Copy every line from the data below in which the string "scene" can be found.

— start of COLLECTED DATA —

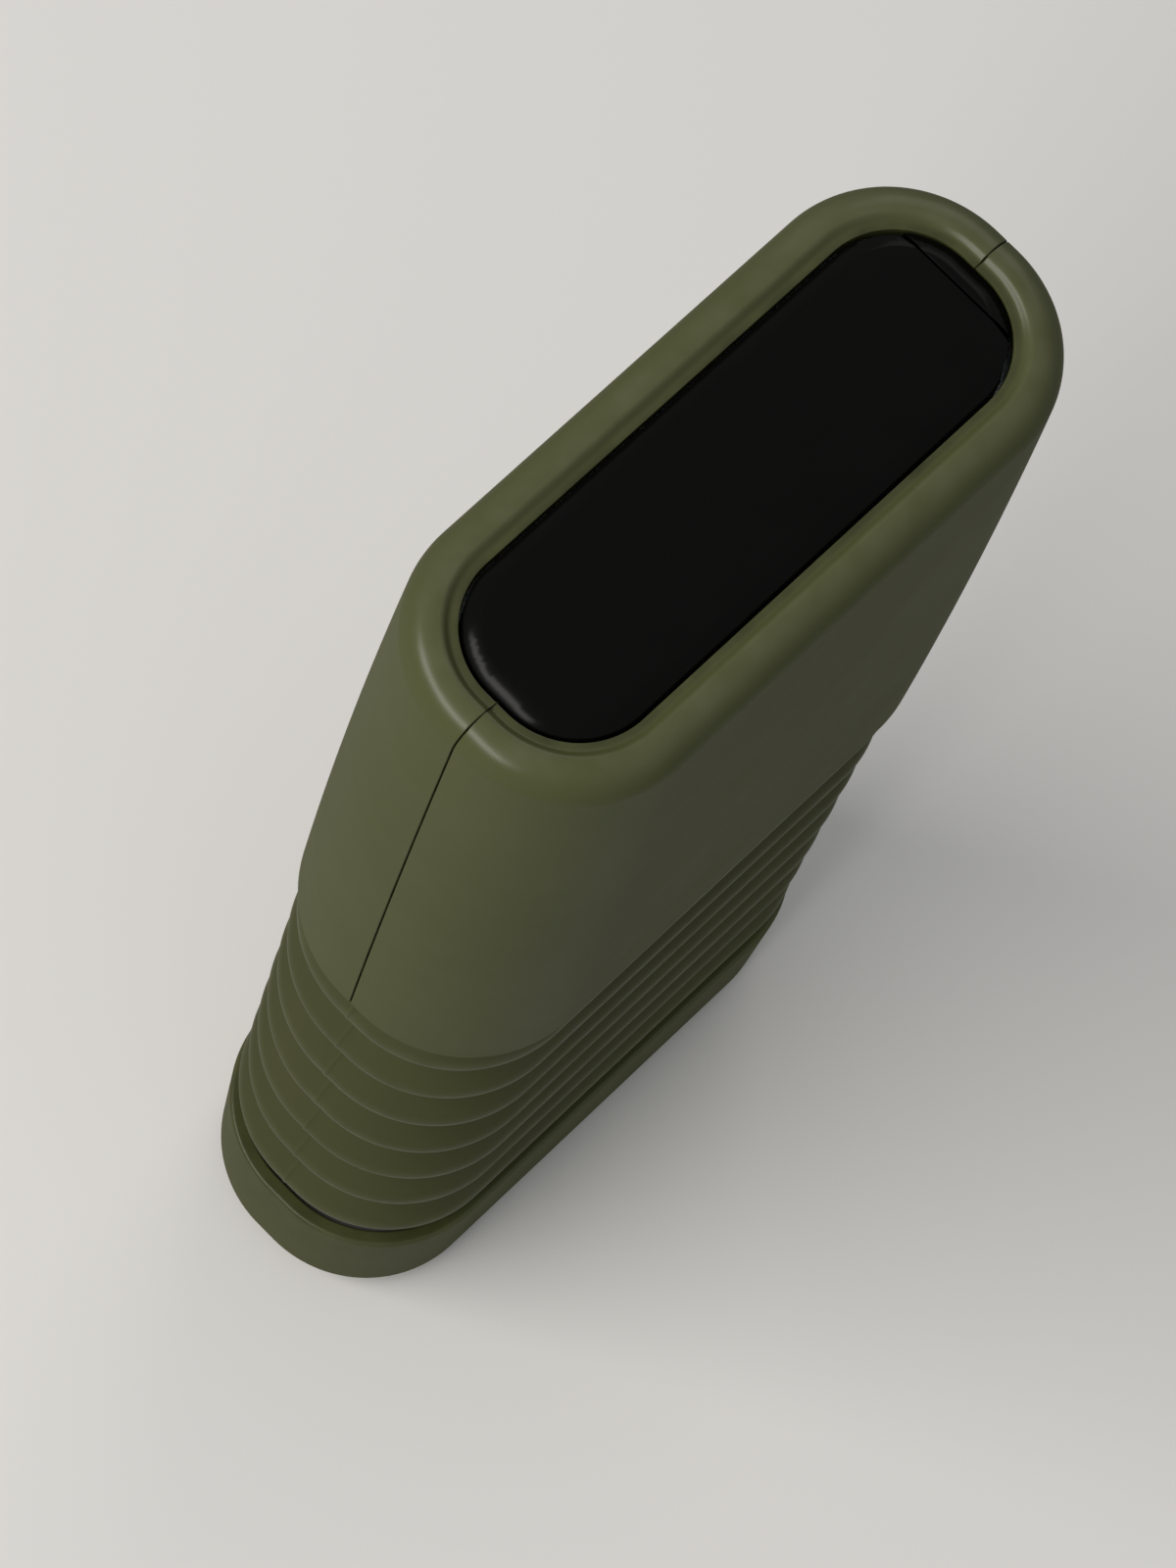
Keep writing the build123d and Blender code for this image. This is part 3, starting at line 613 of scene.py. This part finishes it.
def finish(name, colour, roughness, cell=0.0004, relief=0.00002, drift=0.25, smudge=0.12, gloss=0.0,
           place="object", worn=None, grime=None, **shader):
    """A procedural finish. cell is the grain's size and relief its height, in metres. The first tint is a
    lighter colour of wear, which on crests is also a painted highlight, and the second a darker painted shade
    for creases and hollows; each is laid on where a piece's mark of the same name is high. gloss is the
    weight of a thin clear skin, which gives a soft highlight without a strong reflection at flat angles. The
    values after that are constants of the shader's own sockets."""
    material = bpy.data.materials.new(name)
    material.use_nodes = True
    tree = material.node_tree
    tree.nodes.clear()
    if place == "object":
        at = add(tree, "TexCoord").outputs["Object"]
    else:
        at = add(tree, "Attribute", attribute_name=place, attribute_type="GEOMETRY").outputs["Vector"]
    base = use_group(tree, DRIFT, Place=at, Color=(*colour, 1), Patch=PATCH, Amount=drift).outputs["Color"]
    marks = use_group(tree, HANDLING, Place=at, Roughness=roughness, Smudge=smudge, Gloss=gloss)
    # the first tint is wear, also a painted highlight on crests; the second is painted shade in hollows
    for attribute, tint in (("worn", worn), ("grime", grime)):
        if tint:
            base = laid_on(tree, base, at, attribute, tint)
    grain = use_group(tree, GRAIN, Place=at, Cell=cell).outputs["Height"]
    bump = add(tree, "Bump", {"Height": grain, "Distance": relief, "Strength": 0.6}).outputs[0]
    values = {"Base Color": base, "Roughness": marks.outputs["Roughness"], "Normal": bump, **shader}
    if gloss:
        values["Coat Weight"] = marks.outputs["Gloss"]
    shaded = add(tree, "BsdfPrincipled", values).outputs[0]
    tree.links.new(shaded, add(tree, "OutputMaterial").inputs[0])
    return material


def matt_silicone(name, **values):
    """The bellows' silicone, with a faint bloom at flat angles."""
    return finish(name, (0.042, 0.045, 0.016), 0.55, cell=0.0007, relief=0.00003, drift=0.3, smudge=0.16,
                  place="rest_place", **{"Specular IOR Level": 0.12, "Sheen Weight": 0.03}, **values)


# lighter tint: wear plus a painted highlight on the outer crests; darker tint: painted shade in the roots
pleat_finish = matt_silicone("olive silicone", worn=(0.058, 0.062, 0.026), grime=(0.013, 0.015, 0.006))
cuff_finish = matt_silicone("olive silicone cuff")

FINISHES = {
    "case_green": finish(
        "olive satin moulding", (0.057, 0.062, 0.0225), 0.45, cell=0.00045, relief=0.000012, drift=0.16,
        # lighter tint: wear plus a painted highlight on the crest; darker tint: painted shade by the rim and
        # in the seam groove
        gloss=0.16, worn=(0.078, 0.082, 0.04), grime=(0.010, 0.011, 0.004),
        **{"Specular IOR Level": 0.0, "Coat IOR": 1.8, "Coat Roughness": 0.28}),
    "lid_black": finish(
        "black satin moulding", (0.0018, 0.0017, 0.0016), 0.40, cell=0.00035, relief=0.000006, drift=0.5,
        gloss=0.10, **{"Specular IOR Level": 0.0, "Coat Roughness": 0.19}),
    "silicone_green": pleat_finish,
    "silicone_pale": finish(
        "milky silicone", (0.50, 0.51, 0.46), 0.42, cell=0.0006, drift=0.12,
        **{"Subsurface Weight": 0.35, "Subsurface Scale": 0.003, "Specular IOR Level": 0.45}),
    "liner_clear": finish(
        "milky liner", (0.52, 0.55, 0.50), 0.30, cell=0.0006, relief=0.00001, drift=0.12,
        **{"Subsurface Weight": 0.25, "Subsurface Scale": 0.004}),
    "clamp_grey": finish("grey clamp moulding", (0.075, 0.075, 0.075), 0.45, cell=0.0005),
    "rubber_black": finish(
        "black foot rubber", (0.012, 0.012, 0.012), 0.72, cell=0.0008, relief=0.00006, drift=0.6,
        smudge=0.2, **{"Specular IOR Level": 0.3}),
    "spout_grey": finish("grey satin moulding", (0.034, 0.037, 0.034), 0.34),
    "steel_pin": finish(
        "ground steel", (0.45, 0.45, 0.44), 0.28, cell=0.00012, relief=0.000004, drift=0.15, Metallic=1.0),
    "magnet_nickel": finish(
        "nickel plate", (0.50, 0.47, 0.42), 0.22, cell=0.0005, relief=0.000004, drift=0.15, Metallic=1.0),
}


def dress(piece, slot, material=None):
    """Gives a new piece the finish of a record's slot, or the finish it is handed."""
    piece.data.materials.clear()
    piece.data.materials.append(material or FINISHES[slot])


for piece in (front_half, back_half, cup):
    dress(piece, "case_green")
dress(pleats, "silicone_green")
for piece in (upper_cuff, lower_bag):
    dress(piece, "silicone_green", cuff_finish)
for piece in soft_pieces:
    dress(piece, "silicone_pale")


# ---------------------------------------------------------------- pieces that keep their CAD shape

# the round given to each piece's edges
EASED = {"flip_cover": 0.14, "lid_deck": 0.12, "spout_arm": 0.18, "foot_pad": 0.15, "reservoir_liner": 0.2}
FLAT = math.radians(0.6)             # facets that turn by less than this are joined
SHARP = math.radians(30)             # edges that turn by more than this are rounded


def eased(node, body, slot, width):
    """A merged copy of a CAD piece with its flat facets joined, whose edges are rounded by width in
    millimetres."""
    mesh = frame["nodes"][node].data.copy()
    work = bmesh.new()
    work.from_mesh(mesh)
    bmesh.ops.remove_doubles(work, verts=work.verts, dist=MERGE)
    bmesh.ops.dissolve_degenerate(work, edges=work.edges, dist=MERGE / 2)
    bmesh.ops.dissolve_limit(work, angle_limit=FLAT, verts=work.verts, edges=work.edges)
    work.to_mesh(mesh)
    work.free()
    for left in ("custom_normal", "sharp_edge", "sharp_face"):
        if left in mesh.attributes:
            mesh.attributes.remove(mesh.attributes[left])
    mesh.shade_smooth()
    mesh.set_sharp_from_angle(angle=SHARP)
    piece = bpy.data.objects.new(node + "_eased", mesh)
    bpy.context.scene.collection.objects.link(piece)
    bevel = piece.modifiers.new("edge", "BEVEL")
    bevel.width = width * MM
    bevel.segments = 2
    bevel.limit_method = "ANGLE"
    bevel.angle_limit = SHARP
    bevel.harden_normals = True
    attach(piece, body)
    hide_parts(node)
    dress(piece, slot)


def finish_cad_pieces():
    """The CAD pieces that still show get their slot's finish, and the larger mouldings softened edges."""
    bodies = frame["record"]["behaviour"]["bodies"]
    body_of = {node: body for body, nodes in bodies.items() for node in nodes}
    for row in frame["record"]["subparts"]:
        node, slot = row["node"], row["material_slot"]
        piece = frame["nodes"][node]
        if node in EASED:
            eased(node, body_of[node], slot, EASED[node])
        elif not piece.hide_render:
            piece.data.materials.clear()
            piece.data.materials.append(FINISHES[slot])


finish_cad_pieces()


# ---------------------------------------------------------------- floor, light and camera

PALE = (0.80, 0.79, 0.77, 1)         # the backdrop's colour
AIM = Vector((0, 0, 0.12))           # what the lamps face, in metres


def seen_directly(tree):
    """1 for what the camera sees straight, in gloss or through glass, and 0 for the rays that light other
    things."""
    path = add(tree, "LightPath").outputs
    seen = maths(tree, "MAXIMUM", path["Is Camera Ray"], path["Is Glossy Ray"])
    return maths(tree, "MAXIMUM", seen, path["Is Transmission Ray"])


def floor_finish():
    """A matt pale sheet. From 0.5 m to 1.4 m out its look passes over to the room's pale backdrop."""
    material = bpy.data.materials.new("pale floor")
    material.use_nodes = True
    tree = material.node_tree
    tree.nodes.clear()
    matt = add(tree, "BsdfPrincipled", {"Base Color": (0.68, 0.665, 0.64, 1), "Roughness": 0.8,
                                        "Specular IOR Level": 0.1}).outputs[0]
    place = add(tree, "TexCoord").outputs["Object"]
    away = add(tree, "VectorMath", {0: place}, operation="LENGTH").outputs["Value"]
    far = add(tree, "MapRange", {"Value": away, "From Min": 0.5, "From Max": 1.4},
              interpolation_type="SMOOTHSTEP").outputs[0]
    faded = maths(tree, "MULTIPLY", far, seen_directly(tree))
    backdrop = add(tree, "Emission", {"Color": PALE, "Strength": 1.0}).outputs[0]
    mixed = add(tree, "MixShader", {0: faded, 1: matt, 2: backdrop}).outputs[0]
    tree.links.new(mixed, add(tree, "OutputMaterial").inputs[0])
    return material


def floor():
    """A level sheet just under z = 0, 6 m square."""
    side = np.linspace(-3.0, 3.0, 13)
    x, y = np.meshgrid(side, side, indexing="ij")
    index = np.arange(x.size).reshape(x.shape)
    faces = np.stack([index[:-1, :-1], index[1:, :-1], index[1:, 1:], index[:-1, 1:]], 2).reshape(-1, 4)
    points = np.stack([x, y, np.full_like(x, -0.00002)], 2).reshape(-1, 3)
    mesh = bpy.data.meshes.new("floor")
    mesh.from_pydata(points.tolist(), [], faces.tolist())
    mesh.materials.append(floor_finish())
    sheet = bpy.data.objects.new("floor", mesh)
    bpy.context.scene.collection.objects.link(sheet)


def lamp(name, place, size, watts, colour):
    """A rectangular soft light that faces the bottle."""
    data = bpy.data.lights.new(name, "AREA")
    data.shape = "RECTANGLE"
    data.size, data.size_y = size
    data.energy = watts
    data.color = colour
    light = bpy.data.objects.new(name, data)
    light.location = place
    light.rotation_euler = (AIM - Vector(place)).to_track_quat("-Z", "Y").to_euler()
    bpy.context.scene.collection.objects.link(light)


def room():
    """An even grey room that lights the object, seen as a pale backdrop by the camera and in reflections."""
    world = bpy.data.worlds.new("room")
    bpy.context.scene.world = world
    world.use_nodes = True
    tree = world.node_tree
    tree.nodes.clear()
    lit = add(tree, "Background", {"Color": (0.92, 0.96, 1.0, 1), "Strength": 0.36}).outputs[0]
    shown = add(tree, "Background", {"Color": PALE, "Strength": 1.0}).outputs[0]
    mixed = add(tree, "MixShader", {0: seen_directly(tree), 1: lit, 2: shown}).outputs[0]
    tree.links.new(mixed, add(tree, "OutputWorld").inputs[0])


def camera():
    """Looks down on the lid from the -X end's side, turned so that the long side rises to the right."""
    data = bpy.data.cameras.new("camera")
    data.sensor_fit = "VERTICAL"
    data.sensor_height = 36.0
    data.lens = 150.0
    data.clip_start = 0.01
    place = Vector((-0.2531, -0.0993, 0.8251))
    target = Vector((-0.004, 0.0, 0.108))
    right_hint = Vector((0.73, -0.6829, 0.0296))
    back = (place - target).normalized()
    right = (right_hint - right_hint.dot(back) * back).normalized()
    up = back.cross(right)
    eye = bpy.data.objects.new("camera", data)
    eye.matrix_world = Matrix.Translation(place) @ Matrix((right, up, back)).transposed().to_4x4()
    bpy.context.scene.collection.objects.link(eye)
    bpy.context.scene.camera = eye


floor()
room()
lamp("key", place=(-0.84, 0.38, 0.95), size=(1.3, 0.28), watts=16.5, colour=(1.0, 0.98, 0.95))
lamp("fill", place=(0.98, 0.36, 0.75), size=(0.8, 0.6), watts=2.5, colour=(1.0, 0.97, 0.94))
camera()
bpy.context.scene.view_settings.view_transform = "Standard"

— end of COLLECTED DATA —

SOLUTION TO THE PROBLEM:
Keep writing the build123d and Blender code for this image. This is part 3, starting at line 613 of scene.py. This part finishes it.
    bpy.context.scene.collection.objects.link(piece)
    bpy.context.scene.collection.objects.link(sheet)
    bpy.context.scene.collection.objects.link(light)
    bpy.context.scene.world = world
    bpy.context.scene.collection.objects.link(eye)
    bpy.context.scene.camera = eye
bpy.context.scene.view_settings.view_transform = "Standard"